= What to produce =
Word for word, restate every line of the material.

:::::

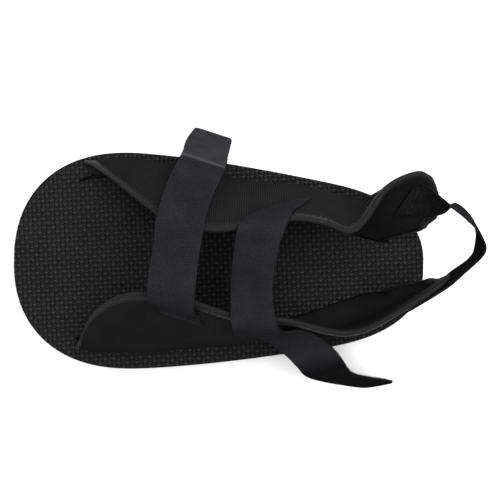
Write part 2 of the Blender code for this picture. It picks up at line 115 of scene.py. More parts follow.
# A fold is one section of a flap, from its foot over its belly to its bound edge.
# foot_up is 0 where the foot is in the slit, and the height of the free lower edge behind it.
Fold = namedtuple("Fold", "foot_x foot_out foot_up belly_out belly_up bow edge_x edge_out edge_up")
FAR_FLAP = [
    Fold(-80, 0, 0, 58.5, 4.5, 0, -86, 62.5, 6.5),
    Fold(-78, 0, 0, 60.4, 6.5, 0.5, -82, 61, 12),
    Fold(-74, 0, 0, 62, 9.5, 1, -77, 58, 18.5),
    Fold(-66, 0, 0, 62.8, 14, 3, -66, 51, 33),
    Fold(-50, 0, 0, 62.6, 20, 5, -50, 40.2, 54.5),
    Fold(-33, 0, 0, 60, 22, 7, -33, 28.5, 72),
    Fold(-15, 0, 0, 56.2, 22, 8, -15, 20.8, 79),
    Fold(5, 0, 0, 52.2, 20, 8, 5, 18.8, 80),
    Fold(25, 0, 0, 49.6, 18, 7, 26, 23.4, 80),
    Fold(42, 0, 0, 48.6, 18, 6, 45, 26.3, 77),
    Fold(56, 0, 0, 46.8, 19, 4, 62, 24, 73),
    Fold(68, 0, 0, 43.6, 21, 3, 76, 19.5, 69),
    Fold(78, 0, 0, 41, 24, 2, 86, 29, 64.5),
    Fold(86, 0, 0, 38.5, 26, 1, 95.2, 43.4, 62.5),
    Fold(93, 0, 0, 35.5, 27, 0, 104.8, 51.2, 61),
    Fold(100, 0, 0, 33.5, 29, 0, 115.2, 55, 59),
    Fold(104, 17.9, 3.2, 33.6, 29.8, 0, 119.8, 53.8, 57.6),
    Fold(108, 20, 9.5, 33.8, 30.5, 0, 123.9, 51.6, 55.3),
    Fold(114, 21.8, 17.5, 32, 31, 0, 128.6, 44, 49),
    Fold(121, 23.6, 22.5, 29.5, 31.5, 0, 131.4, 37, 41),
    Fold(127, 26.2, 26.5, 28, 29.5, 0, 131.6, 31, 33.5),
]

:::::

= Worked solution =
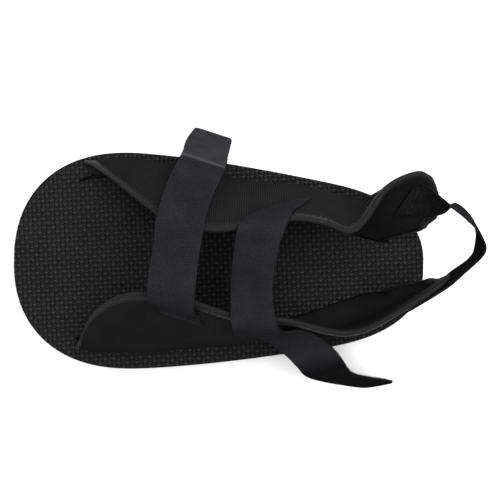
Write part 2 of the Blender code for this picture. It picks up at line 115 of scene.py. More parts follow.
# A fold is one section of a flap, from its foot over its belly to its bound edge.
# foot_up is 0 where the foot is in the slit, and the height of the free lower edge behind it.
Fold = namedtuple("Fold", "foot_x foot_out foot_up belly_out belly_up bow edge_x edge_out edge_up")
FAR_FLAP = [
    Fold(-80, 0, 0, 58.5, 4.5, 0, -86, 62.5, 6.5),
    Fold(-78, 0, 0, 60.4, 6.5, 0.5, -82, 61, 12),
    Fold(-74, 0, 0, 62, 9.5, 1, -77, 58, 18.5),
    Fold(-66, 0, 0, 62.8, 14, 3, -66, 51, 33),
    Fold(-50, 0, 0, 62.6, 20, 5, -50, 40.2, 54.5),
    Fold(-33, 0, 0, 60, 22, 7, -33, 28.5, 72),
    Fold(-15, 0, 0, 56.2, 22, 8, -15, 20.8, 79),
    Fold(5, 0, 0, 52.2, 20, 8, 5, 18.8, 80),
    Fold(25, 0, 0, 49.6, 18, 7, 26, 23.4, 80),
    Fold(42, 0, 0, 48.6, 18, 6, 45, 26.3, 77),
    Fold(56, 0, 0, 46.8, 19, 4, 62, 24, 73),
    Fold(68, 0, 0, 43.6, 21, 3, 76, 19.5, 69),
    Fold(78, 0, 0, 41, 24, 2, 86, 29, 64.5),
    Fold(86, 0, 0, 38.5, 26, 1, 95.2, 43.4, 62.5),
    Fold(93, 0, 0, 35.5, 27, 0, 104.8, 51.2, 61),
    Fold(100, 0, 0, 33.5, 29, 0, 115.2, 55, 59),
    Fold(104, 17.9, 3.2, 33.6, 29.8, 0, 119.8, 53.8, 57.6),
    Fold(108, 20, 9.5, 33.8, 30.5, 0, 123.9, 51.6, 55.3),
    Fold(114, 21.8, 17.5, 32, 31, 0, 128.6, 44, 49),
    Fold(121, 23.6, 22.5, 29.5, 31.5, 0, 131.4, 37, 41),
    Fold(127, 26.2, 26.5, 28, 29.5, 0, 131.6, 31, 33.5),
]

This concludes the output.